** Work required **
Which lines hold the string "shown"? Copy every one of them.
── Working data
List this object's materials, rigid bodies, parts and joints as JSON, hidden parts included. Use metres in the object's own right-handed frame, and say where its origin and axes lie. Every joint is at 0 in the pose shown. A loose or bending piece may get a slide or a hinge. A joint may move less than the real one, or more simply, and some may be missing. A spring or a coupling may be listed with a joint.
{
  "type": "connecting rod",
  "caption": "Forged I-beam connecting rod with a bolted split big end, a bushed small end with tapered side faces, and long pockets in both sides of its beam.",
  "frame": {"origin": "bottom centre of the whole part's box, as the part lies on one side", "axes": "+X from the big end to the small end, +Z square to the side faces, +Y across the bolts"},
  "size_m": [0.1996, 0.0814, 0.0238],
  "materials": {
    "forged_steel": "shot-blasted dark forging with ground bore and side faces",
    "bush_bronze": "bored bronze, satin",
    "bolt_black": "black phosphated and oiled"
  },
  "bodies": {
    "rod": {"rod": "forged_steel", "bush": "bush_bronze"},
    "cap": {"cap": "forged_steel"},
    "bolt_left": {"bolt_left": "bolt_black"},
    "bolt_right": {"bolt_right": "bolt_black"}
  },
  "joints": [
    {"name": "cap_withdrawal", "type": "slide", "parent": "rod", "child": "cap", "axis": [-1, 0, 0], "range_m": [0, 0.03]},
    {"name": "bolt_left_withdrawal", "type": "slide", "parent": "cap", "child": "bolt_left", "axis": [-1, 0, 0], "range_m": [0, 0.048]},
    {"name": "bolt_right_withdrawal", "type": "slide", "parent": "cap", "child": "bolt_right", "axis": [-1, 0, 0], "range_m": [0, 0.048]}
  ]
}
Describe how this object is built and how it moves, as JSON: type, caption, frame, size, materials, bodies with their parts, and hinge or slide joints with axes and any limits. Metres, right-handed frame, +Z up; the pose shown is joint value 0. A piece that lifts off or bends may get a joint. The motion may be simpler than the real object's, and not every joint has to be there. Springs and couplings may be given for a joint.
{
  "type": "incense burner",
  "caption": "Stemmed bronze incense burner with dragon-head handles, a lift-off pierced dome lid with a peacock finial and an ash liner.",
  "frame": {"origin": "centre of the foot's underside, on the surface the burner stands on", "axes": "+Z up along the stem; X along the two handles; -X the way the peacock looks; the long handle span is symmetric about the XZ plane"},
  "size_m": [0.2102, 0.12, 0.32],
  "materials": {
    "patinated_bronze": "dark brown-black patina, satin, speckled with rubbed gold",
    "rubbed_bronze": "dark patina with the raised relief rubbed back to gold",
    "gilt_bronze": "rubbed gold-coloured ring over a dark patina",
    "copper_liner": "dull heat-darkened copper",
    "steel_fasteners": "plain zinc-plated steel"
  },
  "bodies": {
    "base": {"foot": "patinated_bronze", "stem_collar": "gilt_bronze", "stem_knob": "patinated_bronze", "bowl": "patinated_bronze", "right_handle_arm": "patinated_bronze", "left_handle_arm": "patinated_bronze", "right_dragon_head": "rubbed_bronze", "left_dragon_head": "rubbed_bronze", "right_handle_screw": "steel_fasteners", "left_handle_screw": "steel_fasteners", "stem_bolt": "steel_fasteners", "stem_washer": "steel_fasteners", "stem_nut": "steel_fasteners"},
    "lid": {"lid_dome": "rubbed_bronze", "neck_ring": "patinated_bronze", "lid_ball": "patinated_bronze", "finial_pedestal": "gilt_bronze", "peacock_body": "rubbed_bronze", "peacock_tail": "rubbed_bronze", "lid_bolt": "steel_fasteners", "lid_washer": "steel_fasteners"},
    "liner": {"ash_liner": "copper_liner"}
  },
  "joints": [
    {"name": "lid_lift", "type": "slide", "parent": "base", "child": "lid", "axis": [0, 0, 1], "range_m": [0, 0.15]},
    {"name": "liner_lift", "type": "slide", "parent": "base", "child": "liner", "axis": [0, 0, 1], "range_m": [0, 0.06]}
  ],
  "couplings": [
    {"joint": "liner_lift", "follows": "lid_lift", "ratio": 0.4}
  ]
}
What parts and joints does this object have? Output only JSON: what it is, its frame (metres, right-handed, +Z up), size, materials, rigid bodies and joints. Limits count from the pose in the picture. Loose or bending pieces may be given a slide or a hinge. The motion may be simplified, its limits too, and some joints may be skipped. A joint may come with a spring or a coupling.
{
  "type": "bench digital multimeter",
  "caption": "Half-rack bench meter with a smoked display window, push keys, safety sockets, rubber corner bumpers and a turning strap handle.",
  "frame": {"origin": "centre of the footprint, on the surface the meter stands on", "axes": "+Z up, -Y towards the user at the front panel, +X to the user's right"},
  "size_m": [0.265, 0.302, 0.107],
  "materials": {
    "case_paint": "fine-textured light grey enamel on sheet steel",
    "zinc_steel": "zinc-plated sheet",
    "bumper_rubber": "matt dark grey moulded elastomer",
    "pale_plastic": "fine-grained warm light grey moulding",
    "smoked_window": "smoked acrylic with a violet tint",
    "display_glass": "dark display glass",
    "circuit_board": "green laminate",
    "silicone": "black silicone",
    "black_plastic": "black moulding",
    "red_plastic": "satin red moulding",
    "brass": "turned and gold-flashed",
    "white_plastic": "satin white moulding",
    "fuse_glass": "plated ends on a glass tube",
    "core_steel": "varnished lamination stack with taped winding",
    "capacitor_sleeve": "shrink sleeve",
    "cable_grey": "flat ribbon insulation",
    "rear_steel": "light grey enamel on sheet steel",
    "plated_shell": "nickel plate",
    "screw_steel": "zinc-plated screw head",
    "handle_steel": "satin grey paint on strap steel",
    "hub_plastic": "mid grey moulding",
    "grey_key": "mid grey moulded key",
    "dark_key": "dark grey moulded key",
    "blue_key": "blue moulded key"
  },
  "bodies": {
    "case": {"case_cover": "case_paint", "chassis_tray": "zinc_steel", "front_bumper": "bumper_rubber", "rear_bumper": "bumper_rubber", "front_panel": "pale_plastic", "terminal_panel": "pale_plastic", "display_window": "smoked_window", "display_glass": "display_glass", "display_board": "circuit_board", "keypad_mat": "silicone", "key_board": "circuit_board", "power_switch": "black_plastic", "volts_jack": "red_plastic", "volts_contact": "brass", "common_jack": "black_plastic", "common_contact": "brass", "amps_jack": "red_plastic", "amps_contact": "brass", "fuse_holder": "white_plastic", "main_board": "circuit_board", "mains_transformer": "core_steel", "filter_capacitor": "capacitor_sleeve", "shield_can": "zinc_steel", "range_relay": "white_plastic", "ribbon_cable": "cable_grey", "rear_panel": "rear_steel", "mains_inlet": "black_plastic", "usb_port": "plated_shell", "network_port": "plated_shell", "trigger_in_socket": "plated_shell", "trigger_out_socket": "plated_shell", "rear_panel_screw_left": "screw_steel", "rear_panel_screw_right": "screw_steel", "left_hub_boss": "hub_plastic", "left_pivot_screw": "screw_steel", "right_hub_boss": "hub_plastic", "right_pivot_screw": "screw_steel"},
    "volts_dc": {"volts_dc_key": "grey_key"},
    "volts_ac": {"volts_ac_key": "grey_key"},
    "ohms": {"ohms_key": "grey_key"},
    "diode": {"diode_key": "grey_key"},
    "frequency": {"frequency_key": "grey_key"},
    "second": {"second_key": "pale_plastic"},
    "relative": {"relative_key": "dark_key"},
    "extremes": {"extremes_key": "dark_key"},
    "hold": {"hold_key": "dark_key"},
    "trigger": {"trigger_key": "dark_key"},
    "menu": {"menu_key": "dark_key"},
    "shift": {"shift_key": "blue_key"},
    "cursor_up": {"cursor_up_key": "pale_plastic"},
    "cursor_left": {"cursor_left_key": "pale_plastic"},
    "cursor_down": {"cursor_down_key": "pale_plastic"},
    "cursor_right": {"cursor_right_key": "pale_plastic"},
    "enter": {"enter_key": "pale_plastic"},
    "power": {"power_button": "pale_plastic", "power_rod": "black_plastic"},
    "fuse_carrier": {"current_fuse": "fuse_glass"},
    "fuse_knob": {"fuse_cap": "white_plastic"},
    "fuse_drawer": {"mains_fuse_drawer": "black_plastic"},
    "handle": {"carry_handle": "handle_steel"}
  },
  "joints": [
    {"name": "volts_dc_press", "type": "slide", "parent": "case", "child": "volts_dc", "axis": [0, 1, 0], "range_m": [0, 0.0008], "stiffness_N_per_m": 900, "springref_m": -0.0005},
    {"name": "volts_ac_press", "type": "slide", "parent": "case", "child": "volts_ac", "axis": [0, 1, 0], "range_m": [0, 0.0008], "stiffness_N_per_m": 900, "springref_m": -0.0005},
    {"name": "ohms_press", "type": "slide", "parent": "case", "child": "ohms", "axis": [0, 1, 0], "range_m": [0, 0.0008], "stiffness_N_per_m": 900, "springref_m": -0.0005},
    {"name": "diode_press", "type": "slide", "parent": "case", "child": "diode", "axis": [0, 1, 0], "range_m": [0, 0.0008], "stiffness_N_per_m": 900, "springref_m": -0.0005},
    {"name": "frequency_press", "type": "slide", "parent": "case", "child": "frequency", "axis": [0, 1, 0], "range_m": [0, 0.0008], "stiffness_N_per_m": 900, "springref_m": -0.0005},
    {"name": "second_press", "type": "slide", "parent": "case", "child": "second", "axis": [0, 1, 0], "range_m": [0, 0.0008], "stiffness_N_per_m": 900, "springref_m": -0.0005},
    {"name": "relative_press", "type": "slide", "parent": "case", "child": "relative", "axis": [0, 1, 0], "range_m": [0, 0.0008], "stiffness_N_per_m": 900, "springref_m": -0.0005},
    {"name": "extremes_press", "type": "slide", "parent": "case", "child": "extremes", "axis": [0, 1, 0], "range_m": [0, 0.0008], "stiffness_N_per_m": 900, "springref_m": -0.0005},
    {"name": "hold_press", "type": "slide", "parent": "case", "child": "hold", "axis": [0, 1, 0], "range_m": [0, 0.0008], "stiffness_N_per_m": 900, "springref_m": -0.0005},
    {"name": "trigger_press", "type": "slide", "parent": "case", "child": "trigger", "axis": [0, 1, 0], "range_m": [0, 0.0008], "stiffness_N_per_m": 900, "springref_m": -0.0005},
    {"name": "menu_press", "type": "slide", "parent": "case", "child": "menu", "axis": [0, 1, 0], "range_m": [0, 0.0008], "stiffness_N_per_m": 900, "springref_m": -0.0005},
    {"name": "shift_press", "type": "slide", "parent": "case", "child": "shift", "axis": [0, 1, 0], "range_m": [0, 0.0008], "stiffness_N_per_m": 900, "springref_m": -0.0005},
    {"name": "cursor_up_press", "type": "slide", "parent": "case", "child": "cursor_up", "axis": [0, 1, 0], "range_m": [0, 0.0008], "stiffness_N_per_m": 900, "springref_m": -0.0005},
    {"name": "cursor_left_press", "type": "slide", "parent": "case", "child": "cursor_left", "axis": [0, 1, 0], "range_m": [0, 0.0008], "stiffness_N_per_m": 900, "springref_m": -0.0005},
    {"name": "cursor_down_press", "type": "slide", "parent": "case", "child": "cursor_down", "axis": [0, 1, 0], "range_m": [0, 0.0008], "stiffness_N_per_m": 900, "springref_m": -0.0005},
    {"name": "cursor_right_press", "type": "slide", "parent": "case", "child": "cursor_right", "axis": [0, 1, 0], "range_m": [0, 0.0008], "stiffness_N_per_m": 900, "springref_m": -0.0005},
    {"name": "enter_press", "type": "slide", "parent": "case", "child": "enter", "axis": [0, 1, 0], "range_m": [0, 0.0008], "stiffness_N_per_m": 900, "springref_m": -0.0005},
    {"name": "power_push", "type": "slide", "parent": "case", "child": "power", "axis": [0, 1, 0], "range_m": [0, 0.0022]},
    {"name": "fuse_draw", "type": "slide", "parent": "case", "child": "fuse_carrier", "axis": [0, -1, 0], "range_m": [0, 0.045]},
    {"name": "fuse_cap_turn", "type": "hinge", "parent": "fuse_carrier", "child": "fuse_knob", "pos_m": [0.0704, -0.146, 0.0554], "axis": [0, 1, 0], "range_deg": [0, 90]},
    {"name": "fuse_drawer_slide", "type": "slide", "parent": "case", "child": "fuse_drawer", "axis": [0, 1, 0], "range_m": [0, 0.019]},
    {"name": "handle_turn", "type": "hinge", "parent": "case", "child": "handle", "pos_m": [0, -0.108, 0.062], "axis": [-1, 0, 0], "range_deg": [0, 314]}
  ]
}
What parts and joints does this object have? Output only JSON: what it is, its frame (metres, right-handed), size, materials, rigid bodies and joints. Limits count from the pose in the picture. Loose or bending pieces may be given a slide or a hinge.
────
** Solved problem **
List this object's materials, rigid bodies, parts and joints as JSON, hidden parts included. Use metres in the object's own right-handed frame, and say where its origin and axes lie. Every joint is at 0 in the pose shown. A loose or bending piece may get a slide or a hinge. A joint may move less than the real one, or more simply, and some may be missing. A spring or a coupling may be listed with a joint.
Describe how this object is built and how it moves, as JSON: type, caption, frame, size, materials, bodies with their parts, and hinge or slide joints with axes and any limits. Metres, right-handed frame, +Z up; the pose shown is joint value 0. A piece that lifts off or bends may get a joint. The motion may be simpler than the real object's, and not every joint has to be there. Springs and couplings may be given for a joint.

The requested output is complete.